If we had to eliminate anything that has to do with ORDER BY, it should be the deprecation of the use of ordinal numbers in the ORDER BY clause of a main query that indicate which columns in the SELECT to sort by... that's asking for trouble.


Adam Haines said...


Thanks for the feedback! I totally agree with the column ordinal positioning ORDER BY! That is very annoying and difficult to read.

As for the ranking function, I think an "unordered" or "random" sequence is something that should be handled by the application layer. In most cases, a sequence that labels rows is really only used for grid controls or pagination. At the end of the day, it is the database's job to crunch and slice and dice data into a dataset, but it is up to the application to present the data in a meaningful format.

Brian Tkatch said...


Thanx for the explanation of the constant in ROW_NUMBER(). Good stuff. I forgot about that.

@Brad, @Adam

Ordinal numbers in ORDER BY are used by UNION.

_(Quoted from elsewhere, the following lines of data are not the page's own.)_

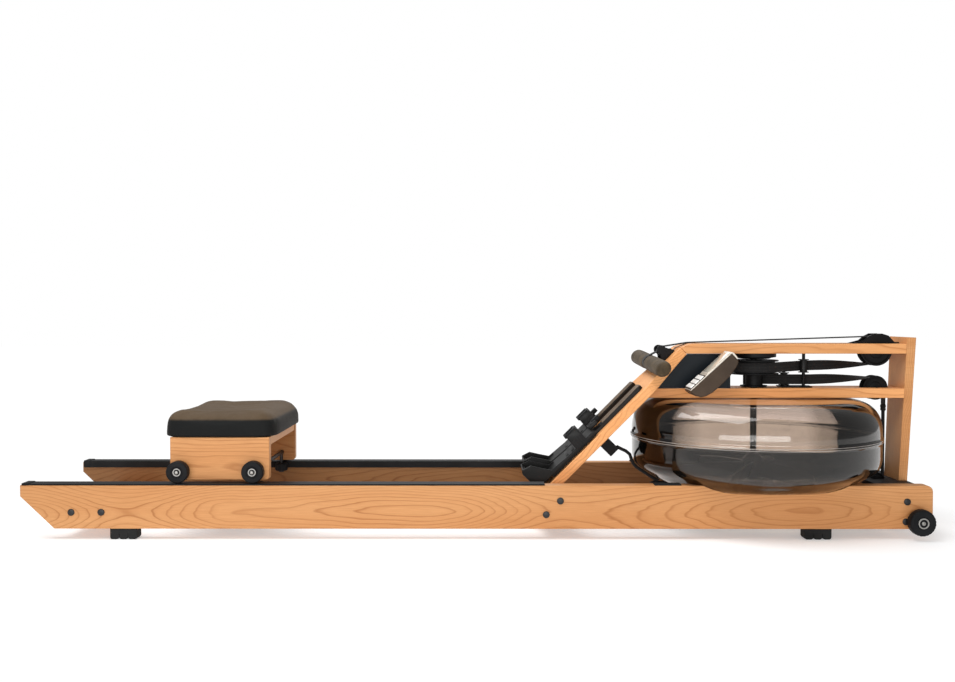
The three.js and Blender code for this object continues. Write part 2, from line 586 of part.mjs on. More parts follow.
// ---------------------------------------------------------------- monitor
const caseProfile = [[-5, -1], [124, -1], [124, -23], [121, -27], [109, -32], [85, -37.5], [52, -39],
  [28, -37.8],
  [12, -34], [1.5, -27.5], [-5.5, -16.5], [-8, -4]];
const faceProfile = [[-5, -0.7], [124.3, -0.7], [124.3, -19.5], [127.6, -18], [129, -4], [127, 1.6],
  [-5, 1.6]];
add(readout, 'monitor_case', alongY(caseProfile, monitor.near, monitor.far, 1.5), taupe);
add(readout, 'monitor_face', alongY(faceProfile, monitor.near + 0.5, monitor.far - 0.5, 0.5), silver);
for (const [place, u] of [['lower', -1], ['middle', 13.5], ['upper', 28]]) {
  add(readout, `monitor_button_${place}`, box(u, u + 12, -147, -93, 2.9, 5.6, 0.6), pale);
}
const pivot = V(122, 0, -14).applyAxisAngle(Y, -monitor.angle).add(monitor.foot);
add(frame, 'monitor_bracket', join(
  alongY([[pivot.x - 16, 390], [pivot.x + 14, 390], [pivot.x + 14, 421], [pivot.x - 16, 421]], -52, -47.3),
  rodY(pivot.x, pivot.z, 6.5, -79.7, -50, 20),
), plastic);

export default rower;
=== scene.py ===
"""Looks of a wooden water rowing machine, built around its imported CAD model.

Metres, +Z up, +X along the rails towards the water tank, -Y the rower's right-hand side.
Dimensions in the code are in millimetres, with X measured from the rear end of the rails.
"""

import json
import math

import bmesh
import bpy
from mathutils import Matrix, Vector

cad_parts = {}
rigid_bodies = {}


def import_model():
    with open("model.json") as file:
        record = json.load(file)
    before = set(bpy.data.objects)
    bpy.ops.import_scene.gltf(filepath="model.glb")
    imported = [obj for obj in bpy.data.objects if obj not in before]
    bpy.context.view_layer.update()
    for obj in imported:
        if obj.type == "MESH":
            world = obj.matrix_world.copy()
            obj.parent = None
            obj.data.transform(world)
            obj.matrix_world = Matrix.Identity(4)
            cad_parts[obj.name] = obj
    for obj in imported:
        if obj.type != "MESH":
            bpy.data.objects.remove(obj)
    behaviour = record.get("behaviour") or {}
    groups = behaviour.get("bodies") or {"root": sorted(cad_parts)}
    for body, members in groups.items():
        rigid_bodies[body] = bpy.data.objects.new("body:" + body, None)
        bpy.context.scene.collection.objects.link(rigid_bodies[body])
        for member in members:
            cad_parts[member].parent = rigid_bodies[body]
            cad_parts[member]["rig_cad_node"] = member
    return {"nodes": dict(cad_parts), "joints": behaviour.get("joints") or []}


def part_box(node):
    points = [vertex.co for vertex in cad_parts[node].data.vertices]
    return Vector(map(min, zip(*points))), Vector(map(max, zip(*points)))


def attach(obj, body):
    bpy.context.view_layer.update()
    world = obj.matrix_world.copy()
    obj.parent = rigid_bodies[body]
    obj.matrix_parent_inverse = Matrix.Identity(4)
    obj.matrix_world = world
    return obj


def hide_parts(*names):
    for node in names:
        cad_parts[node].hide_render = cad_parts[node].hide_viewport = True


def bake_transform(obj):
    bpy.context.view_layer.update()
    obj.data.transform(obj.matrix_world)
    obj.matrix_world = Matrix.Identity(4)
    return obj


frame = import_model()
for default in [o for o in bpy.data.objects if o.type != "EMPTY" and "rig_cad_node" not in o]:
    bpy.data.objects.remove(default)
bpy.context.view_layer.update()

MM = 0.001
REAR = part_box("rail_right")[0].x
X_AXIS, Y_AXIS, Z_AXIS = Vector((1, 0, 0)), Vector((0, 1, 0)), Vector((0, 0, 1))
SIDES = (("right", -1), ("left", 1))
JOINTS = {j["name"]: j for j in frame["joints"]}


def at(x, y, z):
    """A point given in millimetres from the rails' rear end."""
    return Vector((REAR + x * MM, y * MM, z * MM))


# ---- the slope of the footboard
UP_SLOPE = Vector(JOINTS["heel_right_adjust"]["axis"]).normalized()
INCLINE = math.atan2(UP_SLOPE.z, UP_SLOPE.x)
OFF_BOARD = Vector((-UP_SLOPE.z, 0, UP_SLOPE.x))
BOARD_LOW, BOARD_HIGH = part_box("footboard")
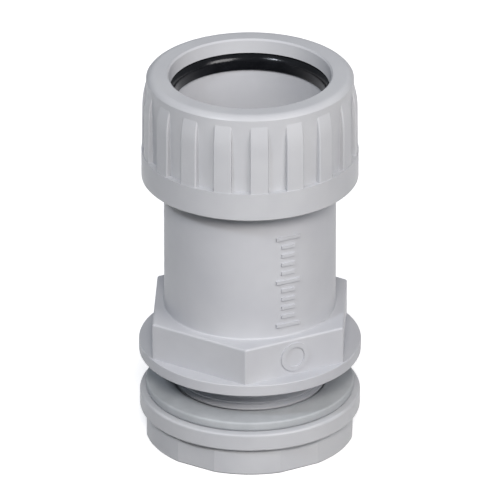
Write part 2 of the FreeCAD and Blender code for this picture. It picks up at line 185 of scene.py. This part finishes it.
def close_ring(piece):
    """Spin the section round the axis into a closed ring."""
    bpy.ops.mesh.select_all(action="SELECT")
    bpy.ops.mesh.delete(type="ONLY_FACE")
    bpy.ops.mesh.select_all(action="SELECT")
    bpy.ops.mesh.spin(steps=RING_STEPS, angle=2 * math.pi, center=(0, 0, 0), axis=(0, 0, 1))
    bpy.ops.mesh.select_all(action="SELECT")
    bpy.ops.mesh.remove_doubles(threshold=0.001 * MM)
    bpy.ops.mesh.normals_make_consistent(inside=False)
    bpy.ops.object.mode_set(mode="OBJECT")
    bpy.ops.object.shade_smooth_by_angle(angle=SHARP_EDGE)


bead_inner = 15.65 * MM
bead_outer = 17.45 * MM
shoulder_top = seal_high.z - 0.72 * MM
shoulder_low = shoulder_top - 0.95 * MM
tip = seal_low.z - 0.4 * MM
tip_thinning = 1.33 * MM
tip_rise = 0.05 * MM
crown_rounding = 1.7 * MM
tip_rounding = 0.4 * MM
shoulder_rounding = 0.15 * MM


def on_bead(point):
    return point.x < bead_outer + SAME_PLACE


seal = start_section("seal_lip", bead_inner, bead_outer, shoulder_low, shoulder_top)
select_points(seal, lambda p: near(p.x, bead_outer))
extrude_by(seal_outer - bead_outer, 0)
select_points(seal, lambda p: near(p.z, shoulder_top) and on_bead(p))
extrude_by(0, seal_high.z - shoulder_top)
select_points(seal, lambda p: near(p.z, shoulder_low) and on_bead(p))
extrude_by(0, tip - shoulder_low)
select_points(seal, lambda p: near(p.z, tip) and near(p.x, bead_outer))
bpy.ops.transform.translate(value=(-tip_thinning, 0, tip_rise))
bpy.ops.mesh.select_all(action="SELECT")
bpy.ops.mesh.dissolve_limited(angle_limit=math.radians(1))
round_corners(seal, crown_rounding, 12,
              lambda p: near(p.x, bead_inner) and near(p.z, seal_high.z))
round_corners(seal, tip_rounding, 5, lambda p: near(p.x, bead_inner) and near(p.z, tip))
round_corners(seal, shoulder_rounding, 3, lambda p: near(p.x, seal_outer))
close_ring(seal)


def moulded_rubber(name, dark, light, roughness, marbling, pimple):
    """Moulded rubber: uneven bloom over the colour, small pimples in the skin."""
    material, tree = new_material(name)
    place = add_node(tree, "ShaderNodeTexCoord")
    bloom = add_node(tree, "ShaderNodeTexNoise", inputs={
        "Vector": (place, "Object"), "Scale": 1 / marbling, "Detail": 4.0, "Roughness": 0.6})
    colour = add_node(tree, "ShaderNodeValToRGB", inputs={"Fac": (bloom, "Fac")})
    colour.color_ramp.elements[0].position = 0.35
    colour.color_ramp.elements[0].color = linear(dark)
    colour.color_ramp.elements[1].position = 0.7
    colour.color_ramp.elements[1].color = linear(light)
    pimples = add_node(tree, "ShaderNodeTexVoronoi", inputs={
        "Vector": (place, "Object"), "Scale": 1 / pimple})
    skin = add_node(tree, "ShaderNodeBump", inputs={
        "Height": (pimples, "Distance"), "Strength": 0.35, "Distance": 0.02 * MM})
    gloss = add_node(tree, "ShaderNodeMapRange", inputs={
        "Value": (bloom, "Fac"), "From Min": 0.3, "From Max": 0.7,
        "To Min": roughness, "To Max": roughness + 0.15})
    rubber = add_node(tree, "ShaderNodeBsdfPrincipled", inputs={
        "Base Color": (colour, "Color"), "Roughness": (gloss, "Result"),
        "Normal": (skin, "Normal"), "IOR": 1.52})
    add_node(tree, "ShaderNodeOutputMaterial", inputs={"Surface": (rubber, "BSDF")})
    return material


epdm = moulded_rubber("black_epdm", RUBBER_BLACK, RUBBER_WORN, 0.13,
                      RUBBER_MARBLING, RUBBER_PIMPLE)
seal.data.materials.append(epdm)
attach(seal, "gland_body")
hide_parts("sealing_ring")

# Flange gasket: a flat washer of light grey rubber, moulded with soft corners, that
# lies loose on the lock nut until the panel is clamped.
GASKET_GREY = "#A6AAAD"
GASKET_BLOOM = "#B4B8BB"
GASKET_MARBLING = 7 * MM
GASKET_PIMPLE = 0.4 * MM
gasket_low, gasket_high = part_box("flange_gasket")
gasket_inner = 16.1 * MM
gasket_top = gasket_high.z - 0.03 * MM  # just clear of the flange that it is pulled up to
rim_rounding = 0.45 * MM
foot_rounding = 0.85 * MM
bore_rounding = 0.2 * MM
gasket = start_section("gasket_washer", gasket_inner, gasket_high.x, gasket_low.z, gasket_top)
round_corners(gasket, rim_rounding, 5,
              lambda p: near(p.x, gasket_high.x) and near(p.z, gasket_top))
round_corners(gasket, foot_rounding, 6,
              lambda p: near(p.x, gasket_high.x) and near(p.z, gasket_low.z))
round_corners(gasket, bore_rounding, 3, lambda p: near(p.x, gasket_inner))
close_ring(gasket)
grey_rubber = moulded_rubber("grey_rubber", GASKET_GREY, GASKET_BLOOM, 0.5,
                             GASKET_MARBLING, GASKET_PIMPLE)
gasket.data.materials.append(grey_rubber)
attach(gasket, "flange_gasket")
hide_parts("flange_gasket")

# Lock nut: moulded in the clamping nut's polyamide, with a round collar plate over
# six shallow wrench flats.
dress("lock_nut", nut_polyamide)

# Floor, soft studio light and camera: a white paper floor, a sky that is brighter
# above than below, four softboxes round the object and a long lens.
FLOOR_SIDE = 8
deselect_all()
bpy.ops.mesh.primitive_plane_add(size=FLOOR_SIDE, location=(0, 0, 0))
floor = bpy.context.object
floor.name = "studio_floor"
floor_material, floor_tree = new_material("white_floor")
paper = add_node(floor_tree, "ShaderNodeBsdfPrincipled", inputs={
    "Base Color": linear("#F4F4F4"), "Roughness": 0.9, "Specular IOR Level": 0.1,
    "Emission Color": linear("#FFFFFF"), "Emission Strength": 0.5})
add_node(floor_tree, "ShaderNodeOutputMaterial", inputs={"Surface": (paper, "BSDF")})
floor.data.materials.append(floor_material)
floor.visible_diffuse = False  # the studio floor throws no light back up at the object

world = bpy.data.worlds.new("studio")
world.use_nodes = True
sky = world.node_tree
ray = add_node(sky, "ShaderNodeTexCoord")
upward = add_node(sky, "ShaderNodeSeparateXYZ", inputs={"Vector": (ray, "Generated")})
glow = add_node(sky, "ShaderNodeMapRange", inputs={
    "Value": (upward, "Z"), "From Min": -0.3, "From Max": 0.3, "To Min": 0.01, "To Max": 0.17})
background = sky.nodes["Background"]
background.inputs["Color"].default_value = linear("#ECF5FF")
sky.links.new(glow.outputs["Result"], background.inputs["Strength"])
bpy.context.scene.world = world

VIEW_TURN = 2.3
VIEW_RISE = 26.0
VIEW_HEIGHT = 41.7 * MM
VIEW_DISTANCE = 2.093
SOFTBOX_DISTANCE = 1.3


def direction(turn, rise):
    """Unit vector from the object towards a turn to the right of -Y and a rise."""
    turn = math.radians(turn)
    rise = math.radians(rise)
    level = math.cos(rise)
    return Vector((level * math.sin(turn), -level * math.cos(turn), math.sin(rise)))


def aim(thing, turn, rise, distance):
    """Put a lamp or camera at a distance from the object's middle and face it there."""
    away = direction(turn, rise)
    target = Vector((0, 0, VIEW_HEIGHT))
    thing.location = target + away * distance
    thing.rotation_euler = away.to_track_quat("Z", "Y").to_euler()


def add_softbox(name, turn, rise, side, watts, colour):
    """Square lamp facing the object, at a turn measured from the camera's."""
    lamp = bpy.data.lights.new(name, "AREA")
    lamp.shape = "SQUARE"
    lamp.size = side
    lamp.energy = watts
    lamp.color = linear(colour)[:3]
    box = bpy.data.objects.new(name, lamp)
    bpy.context.scene.collection.objects.link(box)
    aim(box, VIEW_TURN + turn, rise, SOFTBOX_DISTANCE)
    return box


add_softbox("right_softbox", 45, 33, 0.7, 9.0, "#FFFCFD")
add_softbox("left_softbox", -40, 44, 0.13, 4.7, "#EEF4FF")
front = add_softbox("front_softbox", 0, 38, 0.3, 10.6, "#FFF9F4")
back = add_softbox("back_softbox", 170, 12, 0.6, 2.8, "#FFFCFB")
for fill in (front, back):
    fill.visible_glossy = False  # these two fill the shadows and leave no glint

camera = bpy.data.cameras.new("camera")
camera.sensor_width = 36
camera.lens = 720
camera.clip_end = 20
camera_object = bpy.data.objects.new("camera", camera)
bpy.context.scene.collection.objects.link(camera_object)
aim(camera_object, VIEW_TURN, VIEW_RISE, VIEW_DISTANCE)
bpy.context.scene.camera = camera_object
bpy.context.scene.view_settings.view_transform = "Standard"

Personally, i like the use of ordinal numbers:

1) When the COLUMN is an expression, and not just a COLUMN in a TABLE, the ORDER BY would have to repeat that. Sure, an alias could be used, but why is that different from an ordinal?

Even if names are clearer, that's like forcing me to use a constant. And, i can name the COLUMN "column_1" or "c3" anyway. What's the point?

2) Especially in ad-hoc queries, ORDERing BY ordinal is very convenient. Just the other day i was running a query and ORDERing BY different COLUMNs. If i had to type in the full name each time, it would have added time to figure it out, and mixed me up. The COLUMN names we use here are the standardized type, so they are hard enough to remember. (Table code, name, and datatype code.) I use ordinals frequently.

I actually hope they extend ordinal usage, and include it in GROUP BY. But with a keyword, or special characters. I want to be able to use: SELECT Customer, COUNT(*) FROM Order GROUP BY {1};

As usual, my feelings are that removing a feature because people use it lazily is forcing "good practice" down their throats. I am vehemently opposed to such things. Coder may be stupid, but they aren't children. They should be allowed to shoot themselves in the foot.